Judith Lee is a "teacher of the deaf and dumb," and uses what she calls "the oral system -- that is the lip-reading system" in her work.  Her father was, in fact, "one of the originators" of the system; her mother was deaf with a speech impediment "which made her practically dumb," but through lip reading quickly became able to understand what people were saying and to speak. As a result,  Judith has "lived in the atmosphere of lip-reading" all of her life.   Beginning with "The Man Who Cut Off My Hair," an adventure that she recounts as having taken place when she was a young girl, "this knack of mine," as she says, has led her into "the most singular situations ... the cause of many really extraordinary adventures." 

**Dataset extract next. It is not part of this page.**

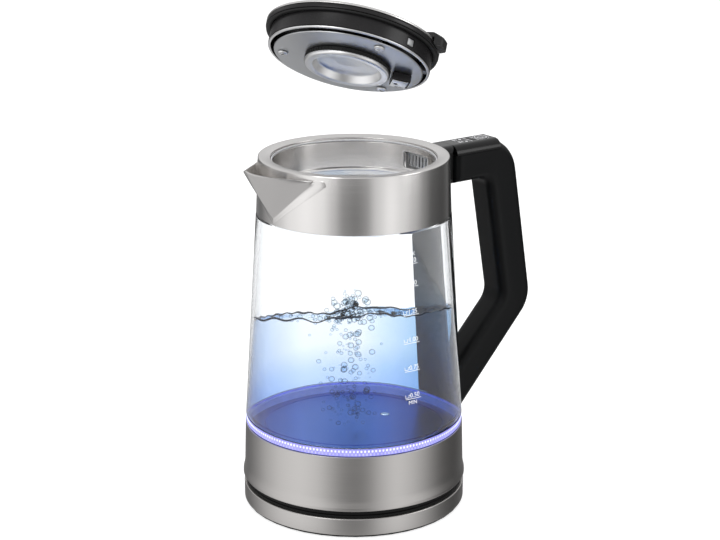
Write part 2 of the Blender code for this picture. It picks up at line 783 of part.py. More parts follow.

my photo from "The Man Who Cut Off My Hair," (17). Illustration by W.R.S. Stott



Over the course of these twenty-two adventures, Judith Lee will tackle (among many others)  jewel thieves, a bride with a penchant for disappearing, the Mafia, the theft of deadly curare, mysterious deaths in a lonely house;  while the stories are great, it's really Miss Lee that drew my interest throughout the book.  She is fiercely independent, has no plans or desire to marry ("Never, never, never!")  and travels the world as part of her work. She says of herself that she is a "woman, but no weakling," and takes lessons in jiu-jitsu as part of a duty to "keep my body in proper condition."   Her "gift," which includes being able to read lips in multiple languages, gives her the ability of "entering into people's confidence," but she expresses ambivalence about it at times.  For example, in "Eavesdropping at Interlachen," she says that
"There have been occasions on which, before I knew it, I have been made cognisant of conversations, of confidences, which were meant to be sacred, and, though such knowledge has been acquired through no fault of mine, I have felt ashamed, just as if I had been listening at a keyhole, and I have almost wished that the power which Nature gave me, and which years of practice have made perfect, was not mine at all." 
However, she goes on to acknowledge that "there have been times indeed when I was very glad indeed that I was able to play the part of eavesdropper."  Sometimes her eavesdropping becomes intentional as she notices people who just look wrong (for example in "Conscience"), and often she has "premonitory little shivers" which she feels are sent to her "as warnings," as in "Uncle Jack."  While some of the adventures in this book begin with Miss Lee trying to right a wrong, as in the case of a men wrongly sentenced to death, she also describes herself as "Nemesis," thwarting evildoers to the point of gaining a reputation among them, as noted in "The Finchley Puzzle:"
"Judith Lee is a young woman who calls herself a teacher of the deaf and dumb; in reality she is the most dangerous thing in England."
I didn't discuss these stories in any detail for a reason since this is a book that should be gone into with very little awareness of what they entail. The Complete Judith Lee Adventures is a joy to read, and in this edition we have the great fortune to have an excellent and most eye-opening introduction by Marsh scholar Minna Vuohelainen, who has written extensively on her subject, and who examines not only this book, but puts it into context along with Marsh's other work.  She also quotes Kestner's Sherlock's Sisters, which no aficionado of early female detective fiction should be without; he goes into the Judith Lee stories extensively as well.  It is truly one of my favorite crime/mystery reads this year, and I can't recommend it highly enough.


-------


note:
While I hate to draw attention away from Valancourt Books, there is another edition of Lee's complete adventures available from Black Coat Press, who is also in my top tier of small, independent publishers.